現在はメッツで活躍するセベリーノ photo by 杉浦大介

 実際にその後、セベリーノは大谷にはホームランを1本も許していない。2度目の対戦以降は5打数2安打、1三振1四球と決して抑えているとは言えないものの、許容範囲ではある。内外角の両方を慎重に使い、同様の攻め方を繰り返さないことが基本になった。

「速球にしろ、チェンジアップにしろ、大谷に対してはアウトサイド中心に投げるようになった。インサイドに真っすぐも投げるけど、どちらかといえば"見せる"ため。甘く入ると、クイックなスイングで打たれてしまう。いい打者だよ。

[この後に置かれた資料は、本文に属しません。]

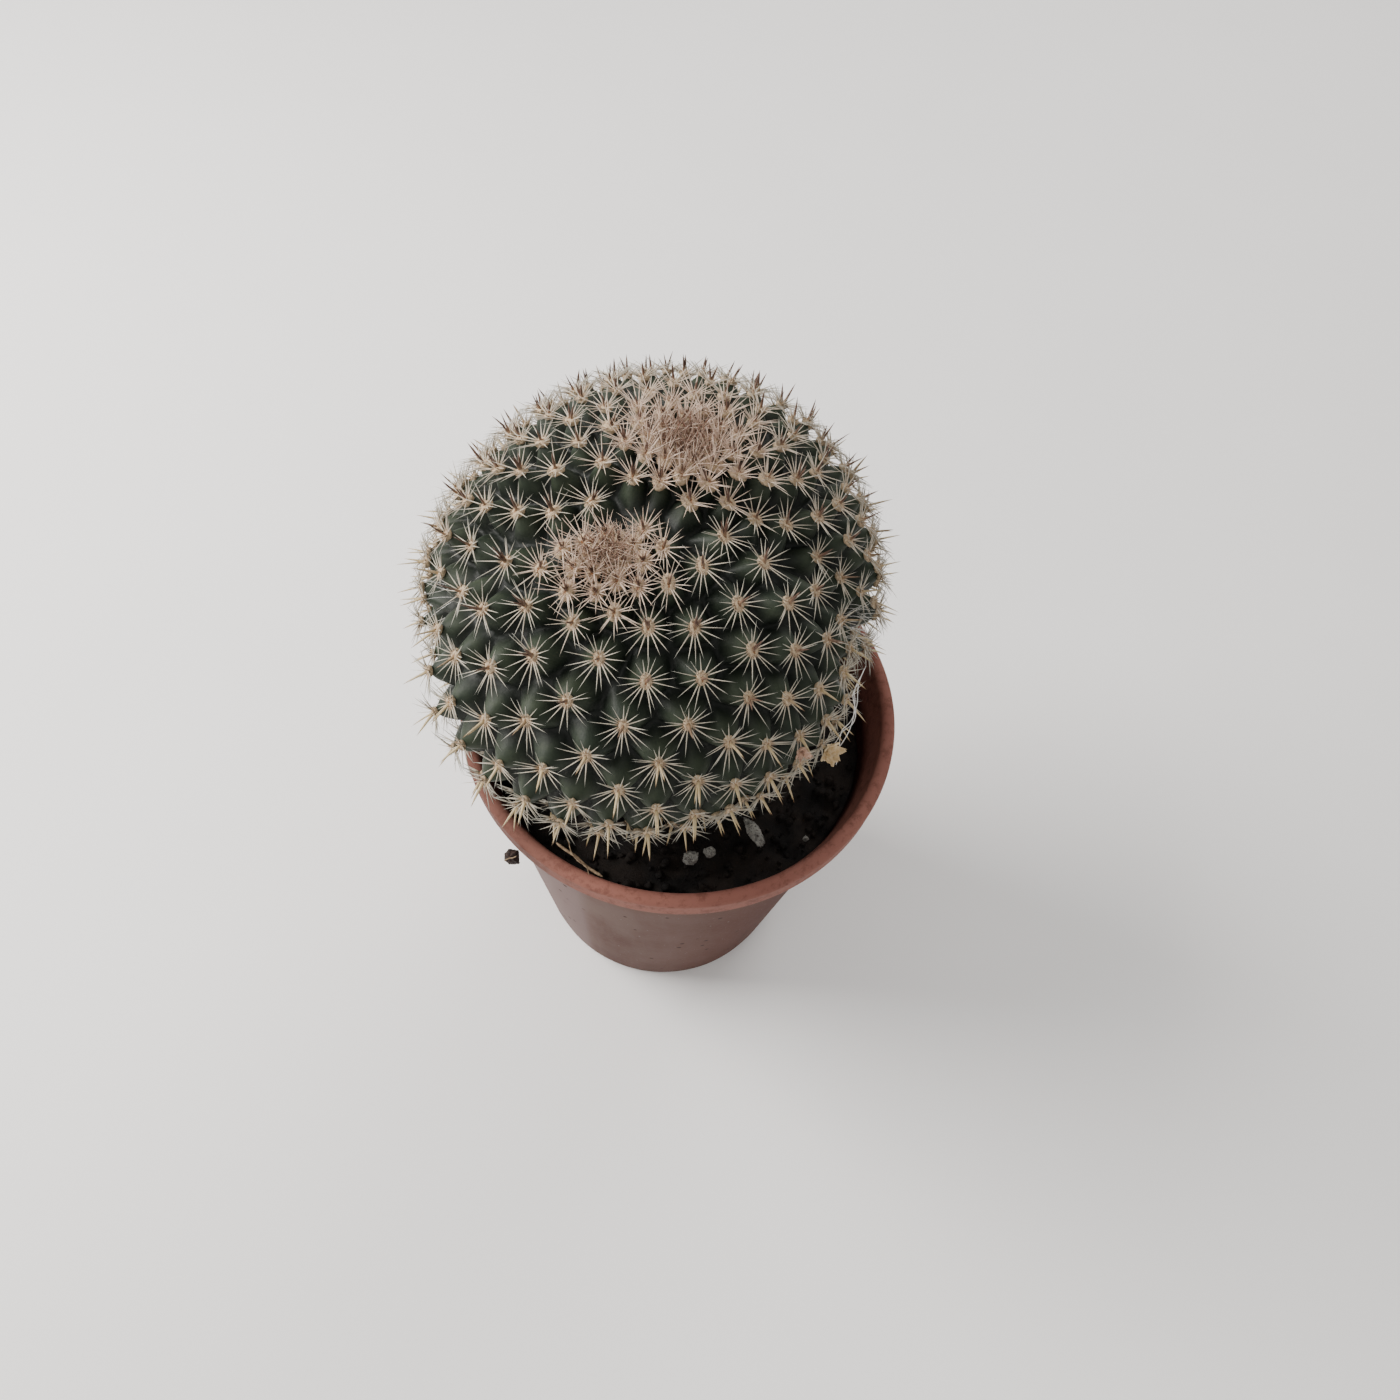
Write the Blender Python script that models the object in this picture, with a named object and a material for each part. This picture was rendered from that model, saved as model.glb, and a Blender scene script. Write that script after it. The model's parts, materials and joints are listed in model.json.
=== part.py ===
"""A two-headed globular cactus growing in a round nursery pot, in metres, +Z up.

The origin is the middle of the pot's flat underside and the pot's axis is +Z. The stem is one
body with two growing points. Its skin is a closed net of cone-shaped tubercles, one for each
areole, and the areoles of each head follow a golden-angle spiral that starts at its crown.
"""

import math
import random

import bmesh
import bpy
from mathutils import Matrix, Vector

# Pot: one thin moulding with a rolled lip, a tapered wall and a flat floor with drain holes.
POT_HEIGHT = 0.102
LIP_RADIUS = 0.0525
LIP_WIDTH = 0.0034
LIP_BAND = 0.0068
LIP_EDGE = 0.0008
NECK_RADIUS = 0.0486
BASE_RADIUS = 0.0368
WALL = 0.0013
FLOOR = 0.0018
FOOT_ROUND = 0.0015
FLOOR_COVE = 0.0020
POT_STEPS = 56
DRAIN_HOLES = 6
DRAIN_RADIUS = 0.004
DRAIN_CIRCLE = 0.023
DRAIN_STEPS = 14

# Soil: fills the pot to a little under the lip, with a socket that the plant sits in. Each ring
# of its top is (share of the way to the stem's axis, radius, roughness).
SOIL_DEPTH_BELOW_LIP = 0.015
SOIL_STEPS = 40
SOIL_RINGS = ((0.15, 0.0420, 0.0010), (0.45, 0.0360, 0.0012), (0.80, 0.0290, 0.0008))
SOCKET_ROOM = 0.0010
GAP = 0.0003

# Stem: the outer surface of the tubercle tips, as half sizes round the stem's middle.
STEM_MIDDLE = Vector((-0.0083, 0.0060, POT_HEIGHT + 0.0274))
STEM_HALF = Vector((0.0540, 0.0480, 0.0484))
STEM_TURN = math.radians(61.0)
FOOT_SQUEEZE = 0.13
FULL_SQUEEZE = 0.8
FRONT_CROWN = Vector((-0.16, -0.42, 0.89)).normalized()
BACK_CROWN = Vector((0.09, 0.10, 0.99)).normalized()
DIVIDE_NORMAL = Vector((-0.10, 0.99, -0.12)).normalized()
DIVIDE_POINT = Vector((-0.0035, -0.0043, POT_HEIGHT + 0.0740))
DIVIDE_DEPTH = 0.0046
DIVIDE_WIDTH = 0.0060
DIVIDE_MARGIN = 0.0024
DIVIDE_FOOT = -0.6
CROWN_DIP = 0.0022
CROWN_DIP_ANGLE = math.radians(11.0)
FRONT_SPACING = 0.0103
BACK_SPACING = 0.0083
YOUNG_SPACING = 0.0029
GROWN_ANGLE = math.radians(27.0)
TUBERCLE_RISE = 0.58
LOWEST_AREOLE = 0.0915
UNDERSIDE_RINGS = ((math.radians(152.0), 12, 0.0445), (math.radians(167.0), 7, 0.0470))
ROOT_TIP = 0.0600
GOLDEN_ANGLE = math.pi * (3.0 - math.sqrt(5.0))

# The heads, each with its crown, the way its spiral winds, its side of the divide, the spacing
# of its grown areoles, and how many areoles on the next one of the same spiral row stands.
HEADS = (
    ("front", FRONT_CROWN, 1.0, -1.0, FRONT_SPACING, 13),
    ("back", BACK_CROWN, -1.0, 1.0, BACK_SPACING, 21),
)

# Spines: a few of each areole's spines, joined along the spiral rows that they grow in.
# The star's waist, thickness, lift and collar are shares of its rays' length.
CROWN_AREOLES = 26
SHORTEST_ROW = 3
RAYS = 5
RAY_REACH = 0.45
LONGEST_RAY = 0.0042
CENTRAL_SPINE = 0.0054
LIP_SHARE = 0.45
STAR_WAIST = 0.20
STAR_THICKNESS = 0.22
STAR_LIFT = 0.25
STAR_COLLAR = 0.06
COLLAR_RISE = 0.26


def clear_scene():
    for item in list(bpy.data.objects):
        bpy.data.objects.remove(item)


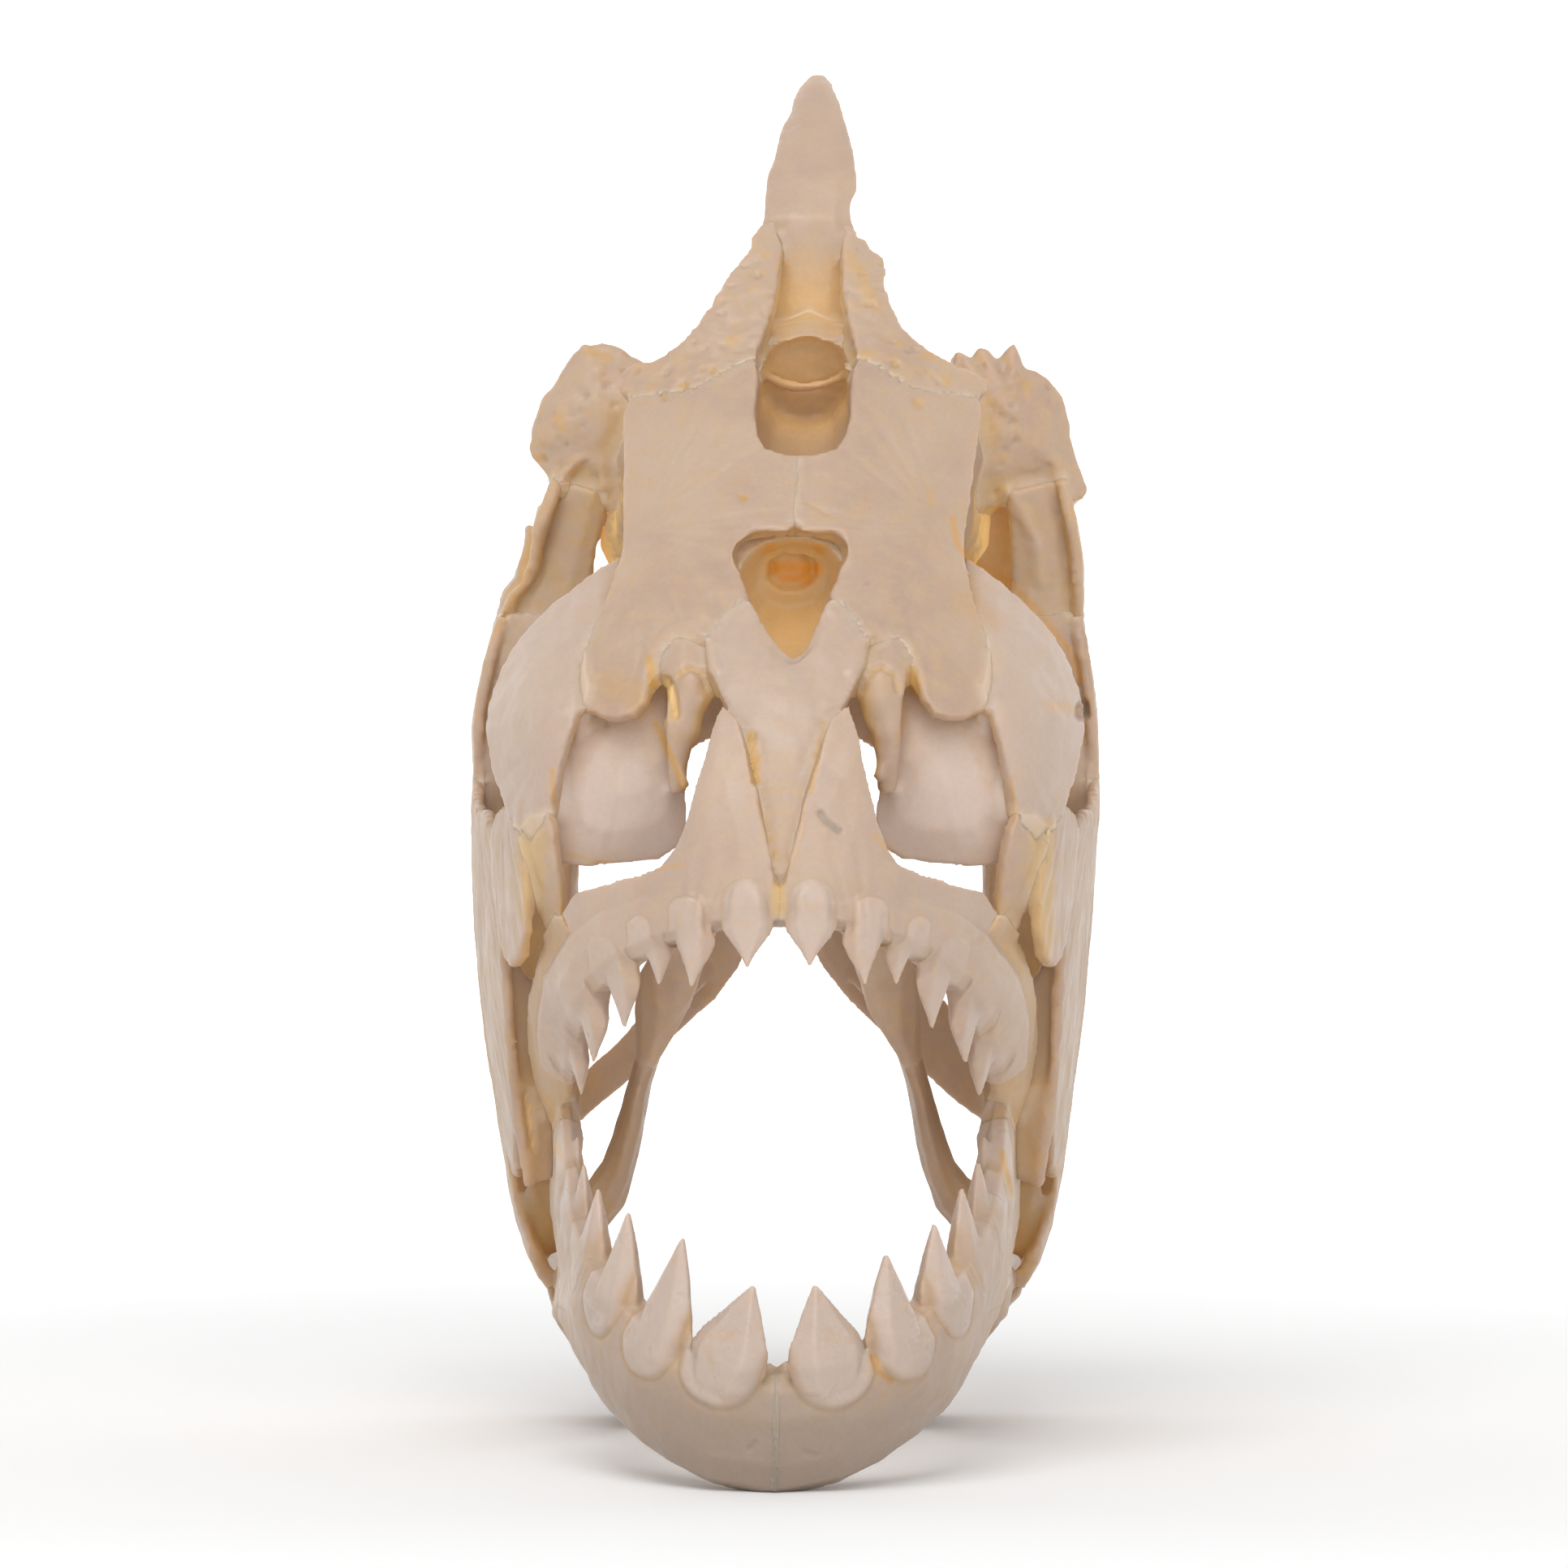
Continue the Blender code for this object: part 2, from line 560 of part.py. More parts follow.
LATERAL_ETHMOID = ((2.4, 51.0), (2.2, 47.8), (4.9, 47.0), (6.1, 46.0), (6.3, 43.4), (6.2, 41.2),
                   (7.2, 39.5), (10.2, 39.0), (13.2, 38.8), (14.5, 39.4), (14.6, 42.0), (14.0, 45.4),
                   (12.6, 48.2), (10.8, 49.8), (8.6, 51.0), (5.6, 52.2))
ANTORBITAL = ((11.3, 58.6), (13.2, 57.2), (15.8, 54.9), (18.0, 52.0), (19.1, 48.8), (19.0, 45.6),
              (18.2, 42.8), (16.6, 40.6), (15.2, 40.8), (14.5, 43.4), (13.6, 47.0), (12.4, 50.6),
              (11.6, 54.0), (11.0, 56.8))
FIRST_INFRAORBITAL = ((14.9, 42.0), (16.9, 41.2), (16.2, 38.6), (15.6, 36.0), (15.1, 34.0), (14.0, 34.2),
                      (13.9, 36.6), (14.3, 39.6))
NASAL = (
    (6.2, 19.0, 53.8, 3.4, 1.8, 1, 0, 0),
    (6.2, 16.8, 51.6, 3.6, 2.0, 1, 0, 0),
    (6.2, 15.4, 49.0, 2.8, 1.9, 1, 0, 0),
    (6.7, 15.4, 46.4, 1.7, 1.4, 1, 0, 0),
    (6.7, 16.2, 43.4, 1.2, 1.2, 1, 0, 0),
)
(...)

 あとは、ひとつの打席内で同じコースに同じ球を投げないこと。異なる球を混ぜて勝負することが重要になる。追い込んで、(ボール球を)追いかけさせるのがベストかな」

 今やメジャー最高級のスラッガーとなった大谷に対し、明確なウィークポイントは指摘されていない。だとすれば、複数のコース、球種を巧みに使い、的を絞らせないのがほぼ唯一の攻略法。それらは強打者への常套手段でもある。

 そのような攻め方をされるようになったことは、あの衝撃的な一発を放ったあと、大谷が"エリート・スラッガー"としてリスペクトされるようになった証しとも言えよう。

 最後になるが、セベリーノも"二刀流"の志願者であることを記しておきたい。大谷に触発されたからかどうかはわからないが、打撃練習も好きなのだという。

「実は私も打つのが好きで、毎日のように(バッティング)ケージに行って練習している。ただ、(チームのコーチ陣は)私がそれをやるのを好まない。二刀流にはしたくないようだ。私にもできると思うんだけどね(笑)」

 おそらくジョークだろうが、それでもセベリーノは「いずれ大谷としっかり話してみたい」とライバルに対して興味津々だった。

 伝説的なデビューから6年が経ち、早々に200号に到達した球界の"ユニコーン"は、さまざまな意味で他のメジャーの選手たちの目標、基準となる存在になったのである。